SET PROBLEM -> In the listing below, find the line containing "make_base()" and the line containing "obj.parent = empty". Repeat exactly those two lines and every line between them, nothing more.

────────────────

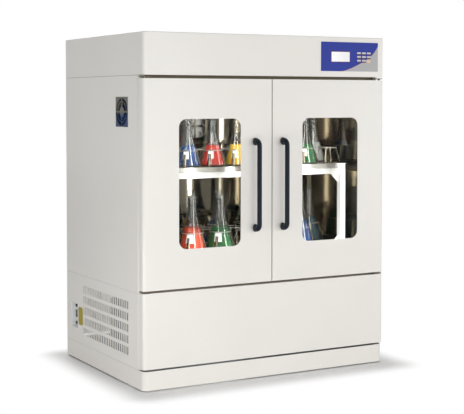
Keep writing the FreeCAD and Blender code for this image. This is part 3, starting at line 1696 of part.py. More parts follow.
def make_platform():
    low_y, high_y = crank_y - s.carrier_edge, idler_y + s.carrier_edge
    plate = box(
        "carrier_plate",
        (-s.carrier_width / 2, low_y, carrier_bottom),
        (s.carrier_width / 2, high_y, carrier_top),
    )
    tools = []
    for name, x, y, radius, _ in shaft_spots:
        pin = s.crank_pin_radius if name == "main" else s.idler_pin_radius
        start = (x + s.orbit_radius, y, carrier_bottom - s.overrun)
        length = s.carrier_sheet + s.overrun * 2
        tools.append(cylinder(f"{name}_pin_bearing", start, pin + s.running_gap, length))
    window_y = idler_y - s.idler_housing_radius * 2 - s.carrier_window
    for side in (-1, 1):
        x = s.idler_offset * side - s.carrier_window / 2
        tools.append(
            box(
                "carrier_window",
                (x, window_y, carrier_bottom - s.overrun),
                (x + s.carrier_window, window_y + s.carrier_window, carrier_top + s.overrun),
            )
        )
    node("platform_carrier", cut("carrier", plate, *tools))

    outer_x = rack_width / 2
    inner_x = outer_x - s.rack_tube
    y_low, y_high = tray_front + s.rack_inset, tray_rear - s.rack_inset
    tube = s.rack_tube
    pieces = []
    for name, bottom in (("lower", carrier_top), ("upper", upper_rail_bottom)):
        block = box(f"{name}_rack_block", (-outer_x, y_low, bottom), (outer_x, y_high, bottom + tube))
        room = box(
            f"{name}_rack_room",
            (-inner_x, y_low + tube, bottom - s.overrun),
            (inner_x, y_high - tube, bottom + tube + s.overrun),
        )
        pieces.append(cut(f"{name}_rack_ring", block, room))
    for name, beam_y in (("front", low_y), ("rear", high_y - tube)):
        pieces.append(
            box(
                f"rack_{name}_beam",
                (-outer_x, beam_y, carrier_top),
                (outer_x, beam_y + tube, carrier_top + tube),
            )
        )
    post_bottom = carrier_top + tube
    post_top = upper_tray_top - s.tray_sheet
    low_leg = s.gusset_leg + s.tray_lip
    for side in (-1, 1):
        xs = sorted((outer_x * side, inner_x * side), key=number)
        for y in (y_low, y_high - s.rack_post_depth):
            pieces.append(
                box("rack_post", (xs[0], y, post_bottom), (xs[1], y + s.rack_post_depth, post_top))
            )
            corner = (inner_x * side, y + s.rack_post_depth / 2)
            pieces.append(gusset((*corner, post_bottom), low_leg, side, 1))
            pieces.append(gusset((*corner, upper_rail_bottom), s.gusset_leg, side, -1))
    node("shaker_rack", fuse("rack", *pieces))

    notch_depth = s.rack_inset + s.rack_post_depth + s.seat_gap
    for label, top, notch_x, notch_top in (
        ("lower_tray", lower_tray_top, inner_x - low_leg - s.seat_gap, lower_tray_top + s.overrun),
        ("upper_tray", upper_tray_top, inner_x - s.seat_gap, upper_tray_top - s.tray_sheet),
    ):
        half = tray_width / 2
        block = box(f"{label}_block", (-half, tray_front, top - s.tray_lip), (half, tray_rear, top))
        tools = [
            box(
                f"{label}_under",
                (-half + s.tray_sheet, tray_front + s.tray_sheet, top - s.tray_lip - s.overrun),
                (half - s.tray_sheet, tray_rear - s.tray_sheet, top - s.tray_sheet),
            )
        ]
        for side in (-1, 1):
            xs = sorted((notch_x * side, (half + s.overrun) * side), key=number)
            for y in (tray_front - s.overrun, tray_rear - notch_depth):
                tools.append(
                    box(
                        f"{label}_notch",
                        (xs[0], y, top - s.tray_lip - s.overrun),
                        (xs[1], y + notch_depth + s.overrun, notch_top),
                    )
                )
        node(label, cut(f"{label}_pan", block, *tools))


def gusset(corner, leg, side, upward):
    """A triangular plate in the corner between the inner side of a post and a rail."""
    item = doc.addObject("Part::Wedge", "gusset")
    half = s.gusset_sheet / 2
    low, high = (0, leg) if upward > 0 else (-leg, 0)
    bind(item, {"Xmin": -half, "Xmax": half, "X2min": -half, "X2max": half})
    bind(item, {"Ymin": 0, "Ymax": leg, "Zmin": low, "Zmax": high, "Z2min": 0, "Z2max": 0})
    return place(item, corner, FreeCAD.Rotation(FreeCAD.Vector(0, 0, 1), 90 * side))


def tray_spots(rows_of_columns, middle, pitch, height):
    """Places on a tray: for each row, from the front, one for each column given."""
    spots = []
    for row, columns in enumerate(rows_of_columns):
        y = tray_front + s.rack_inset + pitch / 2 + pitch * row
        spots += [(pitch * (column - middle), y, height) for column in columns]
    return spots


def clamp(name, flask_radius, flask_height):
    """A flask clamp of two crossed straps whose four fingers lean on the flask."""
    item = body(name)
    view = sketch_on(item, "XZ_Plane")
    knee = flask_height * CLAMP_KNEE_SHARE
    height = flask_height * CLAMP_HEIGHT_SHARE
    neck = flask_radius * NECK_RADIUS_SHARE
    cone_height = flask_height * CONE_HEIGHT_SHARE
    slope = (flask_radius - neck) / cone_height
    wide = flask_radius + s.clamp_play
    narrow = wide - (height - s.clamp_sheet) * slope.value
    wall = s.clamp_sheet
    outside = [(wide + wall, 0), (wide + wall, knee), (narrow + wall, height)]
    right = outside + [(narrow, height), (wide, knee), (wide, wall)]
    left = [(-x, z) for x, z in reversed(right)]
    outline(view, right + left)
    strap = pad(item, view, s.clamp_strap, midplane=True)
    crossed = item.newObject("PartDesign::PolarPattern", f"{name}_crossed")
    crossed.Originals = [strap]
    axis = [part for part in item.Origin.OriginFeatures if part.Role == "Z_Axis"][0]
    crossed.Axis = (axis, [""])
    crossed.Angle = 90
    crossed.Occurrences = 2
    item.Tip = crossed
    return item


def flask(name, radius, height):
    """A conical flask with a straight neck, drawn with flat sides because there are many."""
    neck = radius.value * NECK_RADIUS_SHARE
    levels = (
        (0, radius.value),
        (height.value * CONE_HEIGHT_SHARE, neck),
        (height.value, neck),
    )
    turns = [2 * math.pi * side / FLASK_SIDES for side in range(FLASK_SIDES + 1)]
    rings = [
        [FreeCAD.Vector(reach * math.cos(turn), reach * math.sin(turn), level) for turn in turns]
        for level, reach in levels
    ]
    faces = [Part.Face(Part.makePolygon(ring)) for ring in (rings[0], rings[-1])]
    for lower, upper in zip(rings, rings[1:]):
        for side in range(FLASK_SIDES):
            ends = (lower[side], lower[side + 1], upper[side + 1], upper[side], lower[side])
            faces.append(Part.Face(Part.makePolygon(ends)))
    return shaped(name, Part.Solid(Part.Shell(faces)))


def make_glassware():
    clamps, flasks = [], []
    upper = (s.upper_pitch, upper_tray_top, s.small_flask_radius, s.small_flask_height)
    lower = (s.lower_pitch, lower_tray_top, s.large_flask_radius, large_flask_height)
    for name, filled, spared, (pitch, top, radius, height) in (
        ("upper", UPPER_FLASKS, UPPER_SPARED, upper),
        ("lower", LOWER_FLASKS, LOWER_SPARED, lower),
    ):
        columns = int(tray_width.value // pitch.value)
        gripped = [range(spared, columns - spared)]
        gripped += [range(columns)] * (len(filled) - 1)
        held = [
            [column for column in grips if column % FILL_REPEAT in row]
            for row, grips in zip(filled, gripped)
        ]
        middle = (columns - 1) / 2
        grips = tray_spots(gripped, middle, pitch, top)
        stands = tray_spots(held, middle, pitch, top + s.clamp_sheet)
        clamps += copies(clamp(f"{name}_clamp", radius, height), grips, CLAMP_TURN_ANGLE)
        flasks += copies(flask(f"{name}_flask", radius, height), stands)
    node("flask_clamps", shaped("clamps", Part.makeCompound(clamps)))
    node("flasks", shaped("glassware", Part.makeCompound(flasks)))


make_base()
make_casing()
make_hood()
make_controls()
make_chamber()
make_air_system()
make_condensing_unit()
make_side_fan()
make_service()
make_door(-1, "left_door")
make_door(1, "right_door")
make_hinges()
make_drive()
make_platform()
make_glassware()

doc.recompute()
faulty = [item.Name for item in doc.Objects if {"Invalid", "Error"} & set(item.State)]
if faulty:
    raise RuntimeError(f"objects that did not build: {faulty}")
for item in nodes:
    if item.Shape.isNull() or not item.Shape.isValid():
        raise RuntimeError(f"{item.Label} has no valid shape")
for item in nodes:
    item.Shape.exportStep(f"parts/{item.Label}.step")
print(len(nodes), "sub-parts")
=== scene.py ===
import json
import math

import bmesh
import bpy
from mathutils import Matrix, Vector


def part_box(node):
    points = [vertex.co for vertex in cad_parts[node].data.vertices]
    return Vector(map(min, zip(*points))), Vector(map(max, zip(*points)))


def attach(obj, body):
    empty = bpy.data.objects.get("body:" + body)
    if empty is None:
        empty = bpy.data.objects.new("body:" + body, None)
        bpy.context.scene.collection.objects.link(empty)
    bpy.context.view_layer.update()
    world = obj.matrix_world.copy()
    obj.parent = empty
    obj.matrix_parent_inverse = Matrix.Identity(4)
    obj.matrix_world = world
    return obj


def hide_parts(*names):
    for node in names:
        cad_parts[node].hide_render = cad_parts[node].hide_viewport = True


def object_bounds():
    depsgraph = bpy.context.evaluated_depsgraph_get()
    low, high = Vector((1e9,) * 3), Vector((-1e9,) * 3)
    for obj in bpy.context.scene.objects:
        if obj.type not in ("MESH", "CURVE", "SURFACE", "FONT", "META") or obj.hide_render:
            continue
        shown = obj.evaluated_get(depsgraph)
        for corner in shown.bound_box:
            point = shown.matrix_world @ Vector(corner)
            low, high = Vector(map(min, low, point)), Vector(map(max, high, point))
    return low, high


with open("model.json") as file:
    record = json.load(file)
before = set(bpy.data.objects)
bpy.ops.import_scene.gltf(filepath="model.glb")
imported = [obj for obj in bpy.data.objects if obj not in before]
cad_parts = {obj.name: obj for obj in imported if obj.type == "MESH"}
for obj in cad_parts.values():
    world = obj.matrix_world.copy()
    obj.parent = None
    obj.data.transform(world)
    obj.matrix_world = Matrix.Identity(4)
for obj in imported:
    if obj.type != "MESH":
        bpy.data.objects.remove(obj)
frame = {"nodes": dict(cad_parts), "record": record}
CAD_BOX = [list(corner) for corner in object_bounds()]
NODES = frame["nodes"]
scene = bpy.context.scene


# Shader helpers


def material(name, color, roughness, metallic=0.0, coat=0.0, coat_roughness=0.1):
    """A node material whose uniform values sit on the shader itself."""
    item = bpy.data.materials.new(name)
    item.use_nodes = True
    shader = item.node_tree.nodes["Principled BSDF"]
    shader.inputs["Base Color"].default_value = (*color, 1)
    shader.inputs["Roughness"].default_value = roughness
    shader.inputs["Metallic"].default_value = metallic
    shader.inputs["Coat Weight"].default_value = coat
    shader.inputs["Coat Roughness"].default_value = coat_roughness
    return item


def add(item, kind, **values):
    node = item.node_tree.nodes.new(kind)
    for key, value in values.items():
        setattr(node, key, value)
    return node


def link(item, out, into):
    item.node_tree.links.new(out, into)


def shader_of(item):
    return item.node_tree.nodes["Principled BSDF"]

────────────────

WORKED ANSWER ->
make_base()
make_casing()
make_hood()
make_controls()
make_chamber()
make_air_system()
make_condensing_unit()
make_side_fan()
make_service()
make_door(-1, "left_door")
make_door(1, "right_door")
make_hinges()
make_drive()
make_platform()
make_glassware()

doc.recompute()
faulty = [item.Name for item in doc.Objects if {"Invalid", "Error"} & set(item.State)]
if faulty:
    raise RuntimeError(f"objects that did not build: {faulty}")
for item in nodes:
    if item.Shape.isNull() or not item.Shape.isValid():
        raise RuntimeError(f"{item.Label} has no valid shape")
for item in nodes:
    item.Shape.exportStep(f"parts/{item.Label}.step")
print(len(nodes), "sub-parts")
=== scene.py ===
import json
import math

import bmesh
import bpy
from mathutils import Matrix, Vector


def part_box(node):
    points = [vertex.co for vertex in cad_parts[node].data.vertices]
    return Vector(map(min, zip(*points))), Vector(map(max, zip(*points)))


def attach(obj, body):
    empty = bpy.data.objects.get("body:" + body)
    if empty is None:
        empty = bpy.data.objects.new("body:" + body, None)
        bpy.context.scene.collection.objects.link(empty)
    bpy.context.view_layer.update()
    world = obj.matrix_world.copy()
    obj.parent = empty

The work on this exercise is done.